* BEGIN Supplied records *

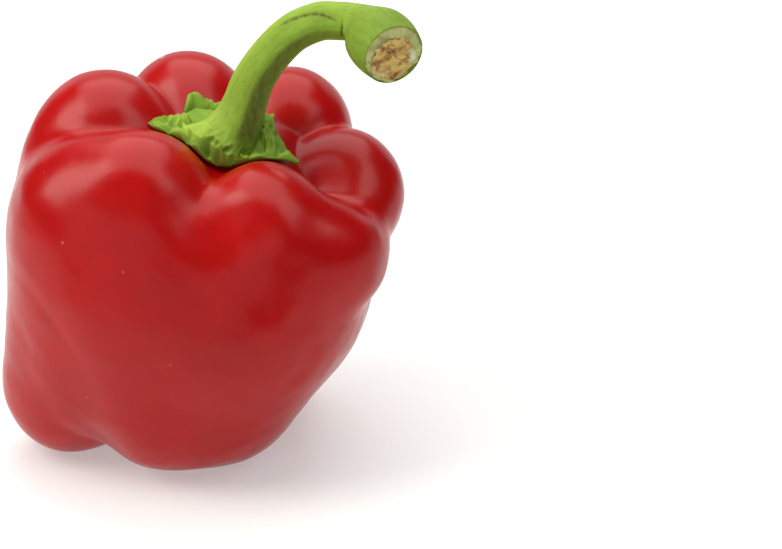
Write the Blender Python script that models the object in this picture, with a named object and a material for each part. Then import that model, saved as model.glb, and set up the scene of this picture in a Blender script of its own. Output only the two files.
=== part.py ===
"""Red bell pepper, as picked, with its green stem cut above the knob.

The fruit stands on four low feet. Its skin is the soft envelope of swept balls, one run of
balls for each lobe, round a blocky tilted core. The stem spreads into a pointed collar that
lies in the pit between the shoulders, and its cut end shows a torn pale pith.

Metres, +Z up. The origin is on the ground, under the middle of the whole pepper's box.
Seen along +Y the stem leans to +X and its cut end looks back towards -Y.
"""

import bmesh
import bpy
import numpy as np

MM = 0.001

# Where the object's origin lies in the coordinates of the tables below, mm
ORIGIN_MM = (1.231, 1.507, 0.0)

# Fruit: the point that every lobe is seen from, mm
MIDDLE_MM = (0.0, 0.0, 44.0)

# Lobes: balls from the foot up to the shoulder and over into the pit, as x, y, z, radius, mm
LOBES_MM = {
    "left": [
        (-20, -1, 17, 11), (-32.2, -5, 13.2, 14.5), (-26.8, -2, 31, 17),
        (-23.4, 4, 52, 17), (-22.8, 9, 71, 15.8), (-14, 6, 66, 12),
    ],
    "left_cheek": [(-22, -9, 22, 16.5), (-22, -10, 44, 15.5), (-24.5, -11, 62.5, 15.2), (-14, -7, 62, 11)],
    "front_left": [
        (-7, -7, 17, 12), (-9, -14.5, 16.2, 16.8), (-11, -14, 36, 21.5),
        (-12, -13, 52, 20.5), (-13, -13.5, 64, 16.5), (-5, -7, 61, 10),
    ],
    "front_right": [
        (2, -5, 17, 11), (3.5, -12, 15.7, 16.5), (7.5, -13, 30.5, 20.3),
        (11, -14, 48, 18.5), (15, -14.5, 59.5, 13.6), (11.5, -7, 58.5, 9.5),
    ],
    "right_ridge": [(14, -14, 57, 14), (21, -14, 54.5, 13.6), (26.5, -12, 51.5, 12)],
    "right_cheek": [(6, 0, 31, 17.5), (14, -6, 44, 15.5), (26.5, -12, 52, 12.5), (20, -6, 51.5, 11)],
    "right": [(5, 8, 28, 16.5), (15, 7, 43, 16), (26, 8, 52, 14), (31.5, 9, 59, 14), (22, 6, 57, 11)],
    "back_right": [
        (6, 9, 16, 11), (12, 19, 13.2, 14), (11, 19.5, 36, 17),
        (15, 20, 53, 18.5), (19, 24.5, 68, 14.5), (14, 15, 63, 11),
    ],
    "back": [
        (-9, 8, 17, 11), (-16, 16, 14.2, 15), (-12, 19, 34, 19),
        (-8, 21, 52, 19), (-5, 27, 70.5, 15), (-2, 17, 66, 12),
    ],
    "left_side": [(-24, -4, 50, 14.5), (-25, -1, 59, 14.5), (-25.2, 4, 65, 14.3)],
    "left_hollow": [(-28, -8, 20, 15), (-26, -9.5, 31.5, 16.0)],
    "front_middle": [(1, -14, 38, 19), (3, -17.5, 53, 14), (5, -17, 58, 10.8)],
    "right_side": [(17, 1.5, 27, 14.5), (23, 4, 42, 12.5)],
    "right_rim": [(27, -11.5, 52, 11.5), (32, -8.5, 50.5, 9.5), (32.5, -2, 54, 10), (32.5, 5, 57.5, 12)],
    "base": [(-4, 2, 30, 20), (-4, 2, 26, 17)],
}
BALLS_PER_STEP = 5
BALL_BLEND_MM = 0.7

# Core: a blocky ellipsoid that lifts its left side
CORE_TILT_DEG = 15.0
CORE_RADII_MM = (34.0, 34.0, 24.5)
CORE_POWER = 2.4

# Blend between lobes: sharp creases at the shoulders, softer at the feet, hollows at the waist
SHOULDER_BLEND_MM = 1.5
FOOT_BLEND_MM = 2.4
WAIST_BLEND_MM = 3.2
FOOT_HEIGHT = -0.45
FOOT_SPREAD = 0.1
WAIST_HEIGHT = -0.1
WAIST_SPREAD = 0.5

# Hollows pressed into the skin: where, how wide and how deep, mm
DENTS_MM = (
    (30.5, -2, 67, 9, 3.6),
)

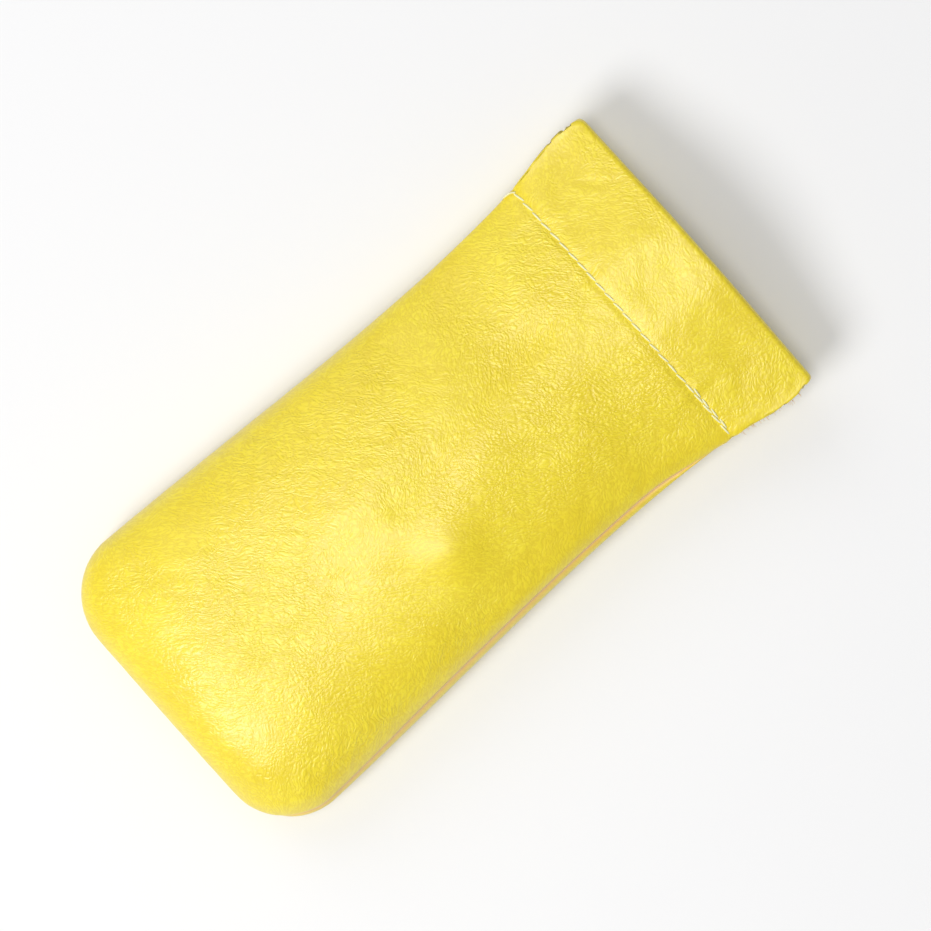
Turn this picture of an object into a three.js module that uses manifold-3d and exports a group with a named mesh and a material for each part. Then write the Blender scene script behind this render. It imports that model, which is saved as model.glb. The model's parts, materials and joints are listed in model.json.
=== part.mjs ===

* END Supplied records *

Your goal ->
Return the entries above unchanged, starting at the first line and stopping after the line with "above the knob.".

Answer in full ->
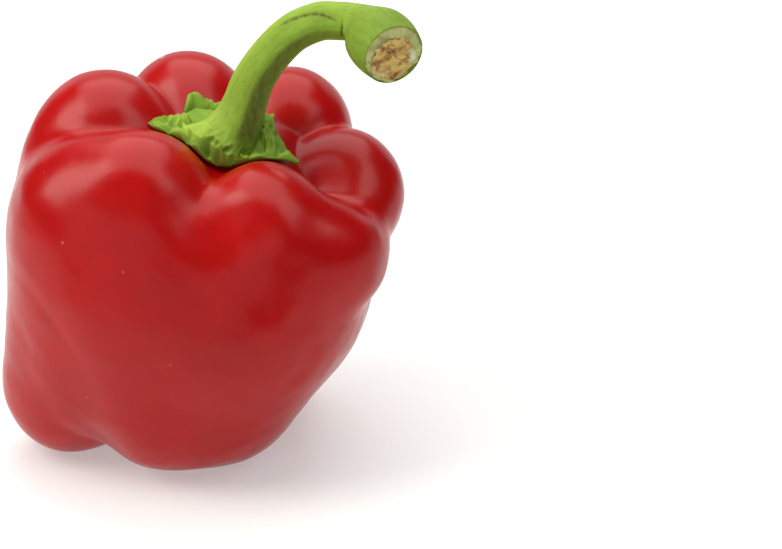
Write the Blender Python script that models the object in this picture, with a named object and a material for each part. Then import that model, saved as model.glb, and set up the scene of this picture in a Blender script of its own. Output only the two files.
=== part.py ===
"""Red bell pepper, as picked, with its green stem cut above the knob.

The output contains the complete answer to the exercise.